Riot police were recently deployed in the Cambodian capital Phnom Penh to break up anti-government protests. The crackdowns are part of an escalating standoff between officials and those calling for democratic reform.
The January 26 demonstration, announced by nine unions and associations, was in defiance of a government ban on rallies and marches imposed after a deadly confrontation between protesters and police in early January. The protesters, who demand higher wages for garment workers and the release of 23 people detained by authorities, were expecting up to 10,000 demonstrators at Freedom Park, a free-speech area in the capital Phnom Penh.
But early that morning, the park was eerily silent, almost empty but for journalists, a few human rights observers, and a large contingent of black-helmeted security forces, lined up listening to orders from a commander.

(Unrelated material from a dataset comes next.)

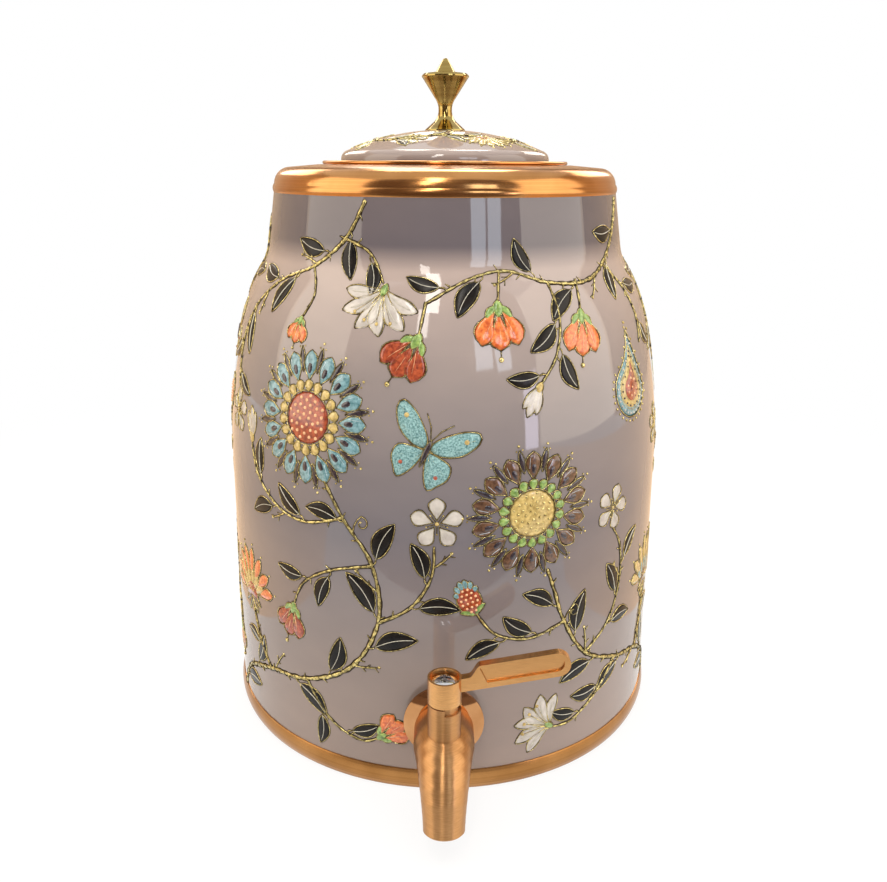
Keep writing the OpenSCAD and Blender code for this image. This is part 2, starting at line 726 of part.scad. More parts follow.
// Rubber gasket outside the jar, hollowed to its curve
module outer_gasket() color(rubber) difference() {
    // Depth that covers the fall of the wall's curve across the gasket
    back = 3;
    on_jar(-back) cylinder(h = back + rose_out - rest_gap, r = gasket_r);
    jar_wall(-fit_gap);
    on_jar(-back - past) cylinder(h = back + rose_out + 2 * past, r = shank_r + fit_gap);
}

// Rubber gasket inside the jar, crowned to its curve
module inner_gasket() color(rubber) difference() {
    intersection() {
        on_jar(-wall_t - inner_gasket_t) cylinder(h = inner_gasket_t + wall_t, r = gasket_r);
        jar_wall(wall_t + fit_gap);
    }
    on_jar(-wall_t - inner_gasket_t - past)
        cylinder(h = inner_gasket_t + 2 * past + wall_t, r = shank_r + fit_gap);
}

// Steel washer on the shank inside the jar
module shank_washer() color(steel)
    on_jar(-wall_t - inner_gasket_t - shank_washer_t - rest_gap)
        ring(gasket_r - shank_washer_t / 2, shank_r + fit_gap, shank_washer_t);

// Nut that clamps the tap to the jar
module shank_nut() color(brass)
    on_jar(-wall_t - inner_gasket_t - shank_washer_t - shank_nut_t - 2 * rest_gap)
        nut(shank_nut_w, shank_nut_t, shank_r + fit_gap);

// Groove radius of the plug's seals
function seal_groove_r() = plug_r - seal_t * seal_hold;

// Turning plug with its cross port, seal grooves, stem and square drive
module valve_plug() color(brass) difference() {
    body_top = ring_z - fit_gap;
    union() {
        on_valve(plug_bottom) cylinder(h = body_top - plug_bottom, r = plug_r);
        on_valve(body_top - past) cylinder(h = cap_floor_z - fit_gap - body_top + past, r = stem_r);
        on_valve(cap_floor_z - fit_gap - past) translate([-drive_w / 2, -drive_w / 2, 0])
            cube([drive_w, drive_w, drive_top - cap_floor_z + fit_gap + past]);
    }
    on_valve(tap_z) rotate([0, 90, 0]) translate([0, 0, -valve_r - past])
        cylinder(h = 2 * (valve_r + past), r = port_r);
    for (z = seal_zs) on_valve(z - seal_t / 2) ring(valve_r + past, seal_groove_r(), seal_t);
    on_valve(drive_top - screw_len) cylinder(h = screw_len + past, r = screw_r + fit_gap);
}

// O-rings that seal the plug in its bore
module plug_seals() color(rubber) for (z = seal_zs) on_valve(z)
    rotate_extrude() intersection() {
        in_r = seal_groove_r() + plug_gap / 4;
        out_r = valve_r - plug_gap / 2;
        // Round section, pressed flat by the groove and the bore
        translate([(in_r + out_r) / 2, 0]) circle(r = seal_t / 2 - plug_gap / 2);
        translate([in_r, -seal_t]) square([out_r - in_r, 2 * seal_t]);
    }

// Spring ring that keeps the plug down in its bore
module plug_ring() color(steel) on_valve(ring_z + fit_gap) difference() {
    cylinder(h = ring_t, r = valve_r + ring_bite - fit_gap);
    translate([0, 0, -past]) cylinder(h = ring_t + 2 * past, r = stem_r + stem_gap);
    translate([-ring_slot / 2, 0, -past]) cube([ring_slot, 2 * valve_r, ring_t + 2 * past]);
}

// Slippery washer between the barrel and the cap's floor
module slip_washer() color("white") on_valve(neck_top + rest_gap)
    ring(barrel_neck_r - rest_gap, stem_r + stem_gap, slip_t);

// Outline of the lever, with x along it from the valve axis and y across it
module lever_outline() {
    half_h = paddle_h / 2;
    rise = paddle_h - root_h;
    root_y = half_h - rise;
    end_x = lever_len - half_h;
    swing_x = cap_r + swing_out;
    // The upper edge rises from the root to the paddle in half a wave
    swing = [for (i = [swing_steps : -1 : 0])
        [swing_x + swing_w * i / swing_steps, root_y + rise * (1 - cos(180 * i / swing_steps)) / 2]];
    polygon(concat([[lever_start, -half_h], [end_x, -half_h], [end_x, half_h]], swing,
                   [[lever_start, root_y]]));
    translate([end_x, 0]) intersection() {
        circle(r = half_h);
        translate([0, -half_h]) square([half_h, paddle_h]);
    }
}

// Outline of the sunk panel in each face of the lever, with a slanted end towards the cap
module panel_outline() {
    low_y = panel_edge - paddle_h / 2;
    top_y = paddle_h / 2 - panel_top_edge;
    r = (top_y - low_y) / 2;
    end_x = lever_len - panel_edge - r;
    polygon([[panel_x, top_y], [end_x, top_y], [end_x, low_y], [panel_x + panel_slant, low_y]]);
    translate([end_x, low_y + r]) intersection() {
        circle(r = r);
        translate([0, -r]) square([r, 2 * r]);
    }
}

// Lever and its cap, cast in one: the cap turns on the barrel's neck and drives the plug's square
module lever_cap() color(copper) difference() {
    low_z = cap_z - lug_h;
    union() {
        on_valve(low_z) cylinder(h = lug_h + cap_h, r = cap_r);
        on_valve(lever_z) rotate([0, -lever_rise, 0]) rotate([90, 0, 0]) difference() {
            translate([0, 0, -lever_t / 2]) linear_extrude(height = lever_t) lever_outline();
            for (side = [-1, 1]) translate([0, 0, side * lever_t / 2])
                linear_extrude(height = 2 * panel_depth, center = true) panel_outline();
        }
    }
    // Only the lug is left below the cap's edge
    on_valve(low_z - past) linear_extrude(height = lug_h + past)
        polygon(slice_outline(2 * cap_r, lug_a + lug_w, lug_a + 360));
    on_valve(low_z - past) cylinder(h = lug_h + past, r = cap_bore_r + lug_gap);
    on_valve(cap_z - past) cylinder(h = cap_floor_z - cap_z + past, r = cap_bore_r);
    on_valve(cap_floor_z + cap_floor_t) cylinder(h = cap_h, r = cap_well_r);
    on_valve(cap_floor_z - past) translate([-drive_w / 2 - fit_gap, -drive_w / 2 - fit_gap, 0])
        cube([drive_w + 2 * fit_gap, drive_w + 2 * fit_gap, cap_floor_t + 2 * past]);
}

// Chromed screw that holds the lever on the plug, with a cross in its domed head
module lever_screw() color(steel) on_valve(screw_seat_z) difference() {
    dome = (pow(screw_head_r, 2) + pow(screw_head_h - screw_rim_h, 2)) / 2 / (screw_head_h - screw_rim_h);
    union() {
        translate([0, 0, drive_top - screw_seat_z - screw_len + fit_gap])
            cylinder(h = screw_seat_z - drive_top + screw_len, r = screw_r);
        intersection() {
            cylinder(h = screw_head_h, r = screw_head_r);
            translate([0, 0, screw_head_h - dome]) sphere(r = dome);
        }
    }
    for (a = [0, 90]) rotate([0, 0, a]) translate([-screw_slot_l / 2, -screw_slot_w / 2, screw_rim_h])
        cube([screw_slot_l, screw_slot_w, screw_head_h]);
}

// Washer under the screw's head
module screw_washer() color(steel) on_valve(cap_floor_z + cap_floor_t + rest_gap)
    ring(screw_head_r + screw_washer_w, screw_r + screw_hole_gap, screw_washer_t);

vessel_body();
base_plate();
foot_band();
rim_collar();
lid_flange();
lid_skirt();
lid_dome();
lid_knob();
knob_stud();
knob_washer();
knob_nut();
tap_body();
tap_rose();
outer_gasket();
inner_gasket();
shank_washer();
shank_nut();
valve_plug();
plug_seals();
plug_ring();
slip_washer();
lever_cap();
lever_screw();
screw_washer();
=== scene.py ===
import math

import bpy
from mathutils import Matrix, Vector


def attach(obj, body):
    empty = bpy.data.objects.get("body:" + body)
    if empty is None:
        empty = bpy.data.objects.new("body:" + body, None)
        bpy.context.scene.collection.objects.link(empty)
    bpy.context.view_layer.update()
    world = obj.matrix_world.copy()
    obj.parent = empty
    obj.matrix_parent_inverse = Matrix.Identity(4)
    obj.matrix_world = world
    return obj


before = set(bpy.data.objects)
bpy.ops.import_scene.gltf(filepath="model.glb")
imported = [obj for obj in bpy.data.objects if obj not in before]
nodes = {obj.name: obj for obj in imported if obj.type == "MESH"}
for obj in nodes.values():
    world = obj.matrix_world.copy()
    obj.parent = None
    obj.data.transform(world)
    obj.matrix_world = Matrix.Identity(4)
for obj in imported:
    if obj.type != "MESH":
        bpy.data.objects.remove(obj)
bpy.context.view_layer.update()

# Camera.
# A view from a little above the lid, close to the jar, so that the mouth and the foot
# show as wide ellipses. Its swing round the jar and its roll are small, in degrees.
EYE = Vector((0.0, -0.399, 0.245))
LOOK_DOWN = 17.6
SWING = -0.4
ROLL = 0.3
camera_data = bpy.data.cameras.new("camera")
camera = bpy.data.objects.new("camera", camera_data)
bpy.context.scene.collection.objects.link(camera)
swing = Matrix.Rotation(math.radians(SWING), 3, "Z")
camera.location = swing @ EYE
camera.rotation_euler = (swing @ Matrix.Rotation(math.radians(90 - LOOK_DOWN), 3, "X")
                         @ Matrix.Rotation(math.radians(ROLL), 3, "Z")).to_euler()
camera_data.sensor_width = 36.0
camera_data.lens = 35.43
camera_data.clip_start = 0.01
bpy.context.scene.camera = camera
bpy.context.scene.view_settings.view_transform = "Standard"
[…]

However, the calm didn't last long. The security forces broke formation and spread out, several heading toward the human rights monitors, ordering them to leave the area. As a verbal confrontation began, the forces began forcing people out of the square, along a side street, finally pushing them beyond metal barricades set up on side streets.

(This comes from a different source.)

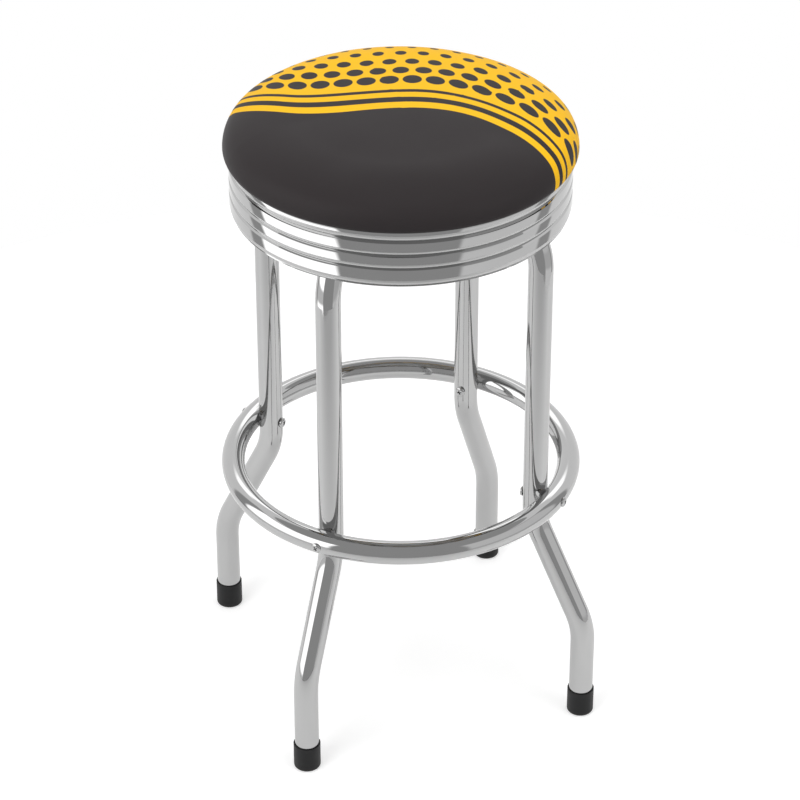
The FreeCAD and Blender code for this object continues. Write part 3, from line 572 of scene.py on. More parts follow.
def spaced(points, count):
    """The same line as evenly spaced points, both ends kept."""
    lengths = run_lengths(points)
    result = []
    place = 0
    for step in range(count + 1):
        wanted = lengths[-1] * step / count
        while place < len(lengths) - 2 and lengths[place + 1] < wanted:
            place += 1
        share = (wanted - lengths[place]) / (lengths[place + 1] - lengths[place])
        start, end = points[place], points[place + 1]
        result.append((start[0] + (end[0] - start[0]) * share, start[1] + (end[1] - start[1]) * share))
    return result


def square_ring(level, step):
    """Grid place of one vertex of the square ring at that level, counted round from the middle of a side."""
    if level == 0:
        return (0, 0)
    side, along = divmod(step, 2 * level)
    offset = along - level
    return [(level, offset), (-offset, level), (-level, -offset), (offset, -level)][side]


def disc_grid(shape, rings):
    """Closes a round hole with a square grid whose rings become circles. Rings run from the middle out."""
    levels = len(rings) - 1
    grid = {}
    for level, (radius, height) in enumerate(rings):
        for step in range(max(1, 8 * level)):
            angle = 2 * math.pi * (step - level) / (8 * level) if level else 0.0
            place = (radius * math.cos(angle), radius * math.sin(angle), height)
            grid[square_ring(level, step)] = shape.verts.new(place)
    for row in range(-levels, levels):
        for column in range(-levels, levels):
            corners = ((column, row), (column + 1, row), (column + 1, row + 1), (column, row + 1))
            shape.faces.new([grid[corner] for corner in corners])
    return [grid[square_ring(levels, step)] for step in range(8 * levels)]


def ring_angle(vertex):
    """The angle of a vertex round the seat's axis."""
    return math.atan2(vertex.co.y, vertex.co.x)


def outward(vertex):
    """The level way from the seat's axis to a vertex, one long."""
    return Vector((math.cos(ring_angle(vertex)), math.sin(ring_angle(vertex)), 0))


# Radius of the row of staples in the hem.
STAPLE_CIRCLE = 180.5 * MM


def hem_pleats(angle):
    """How strongly the gathered hem is folded at an angle, from 0 to 1, lying flat under the brackets."""
    waves = 0.5 + 0.5 * math.sin(58 * angle + 2.2 * math.sin(5 * angle) + 1.4 * math.sin(11 * angle + 1))
    strength = 0.55 + 0.45 * noise.noise(Vector((3 * math.cos(angle), 3 * math.sin(angle), 0.7)))
    from_bracket = (angle - DIAGONAL + BRACKET_PITCH / 2) % BRACKET_PITCH - BRACKET_PITCH / 2
    clear = min(1.0, max(0.0, (abs(from_bracket) - math.radians(6.5)) / math.radians(4)))
    return waves * strength * clear


# Squares from the middle of the crown to its edge, points across the hem, and the gap from vinyl to board.
TOP_LEVELS, HEM_STEPS, SKIN_GAP = 40, 9, 0.3 * MM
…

As other protesters arrived and found the way to the park blocked, some began shouting at the police, accusing them of killing Cambodians and harming their own country. "I am so fed up and angry with this government," said Heng Chunly, a nurse. "I came here to see justice done since I am sick of all the injustice in Cambodia."
Political tension has been on the rise since the middle of last year, when Cambodia held elections, widely considered flawed, which saw long-serving Prime Minister Hun Sen and his CPP party retain their grip on the country.
However, the opposition CNRP made strong gains and claims that it actually won the vote. The dispute set off political deadlock, with the opposition refusing to take its seats in parliament and calling for new elections. While it appeared for a while that Prime Minister Hun Sen, in power for almost three decades, had been willing to tolerate some level of dissent, lately it appears that his government has had enough.
In late December, garment workers began protesting, demanding an increase in their basic monthly wage to 160 USD. The clashes escalated and on Jan. 3 riot police shot and killed at least three workers; some groups say five died. In addition, 23 people were taken into custody, and remain in detention today.
'A living hell'
On Sunday, outside the barricades, Heang Chenda looked on helplessly. The 37-year-old mother of three works in a Phnom Penh garment factory and had come to demonstrate for more money. She works six days a week, usually more than 10 hours a day, and if she's lucky, takes home 140 USD a month. "I cannot live on what I earn," she said. "Daily life is too expensive."
Behind her, scuffles occasionally break out between protesters and security forces, and several older women are pushed to the ground by the black-clad men. "We've seen how the security forces treat us badly, even hurt us," she said. "But I am fearless today. Even though I am alive, I feel like I'm in a living hell. So I will protest no matter what happens to me today."
Show of force
After a while, the police moved back, and several protesters and journalists moved further into the park. But by then, the full contingent of military and riot police had arrived, numbering in the hundreds, driving past on motorcycles and in the backs of trucks, holding shields and batons.
Protesters continued to shout, laying out a litany of complaints as they were again pushed out of the free-speech area. Sun Thun, a teacher from Kampong Thom province, had made the long journey to the capital. He said he had come to protest government complicity in the clear-cutting of the country's forests, the lack of jobs that forced his neighbors to migrate to Thailand, a corrupt court system, and few educational opportunities for the poor.
"They say Cambodia is a democracy, but it is not," he said, comparing the current situation to the murderous Khmer Rouge era of the 1970s. "During the Pol Pot regime, the government was very cruel and killed people. It is the same today."
According to Far Saly, president of the National Trade Union Coalition, the government sent out district police to patrol near garment factories, preventing people from coming to the city center.
The government said it banned the gathering to protect "social order," and that the right to assembly would be reinstated once the country "returns to normalcy."
However, union leaders pointed out that freedom of assembly is guaranteed in Cambodia's 1993 constitution, and that the ban is an unacceptable infringement upon basic rights.
"The government is very nervous about the unions' force and the voice of the people," said Sokny Say, general secretary of the Free Trade Union of Workers, one of the protest organizers. "The more [the government] is ready to crack down on us, the more it shows that they are scared."
According to human rights monitors, at least 10 people were injured during Sunday's clashes between hundreds of demonstrators, who eventually turned out, and security troops. On Monday, riot control police again hit the streets, breaking up a protest organized by a leading independent broadcaster and making arrests. The violence is becoming a near-daily event.
But according to some observers, the current government strategy could backfire. As the tensions mount, past efforts at stopping protests have further turned up the heat on what has become a "pressure cooker of anger." Chan Soveth of the rights group ADHOC says Cambodians are getting angrier in the wake of the crackdowns.
"The country is controlled by the armed forces and the rights of the people are being curtailed," he said. "If this continues, we could see people starting to use violence against the authorities."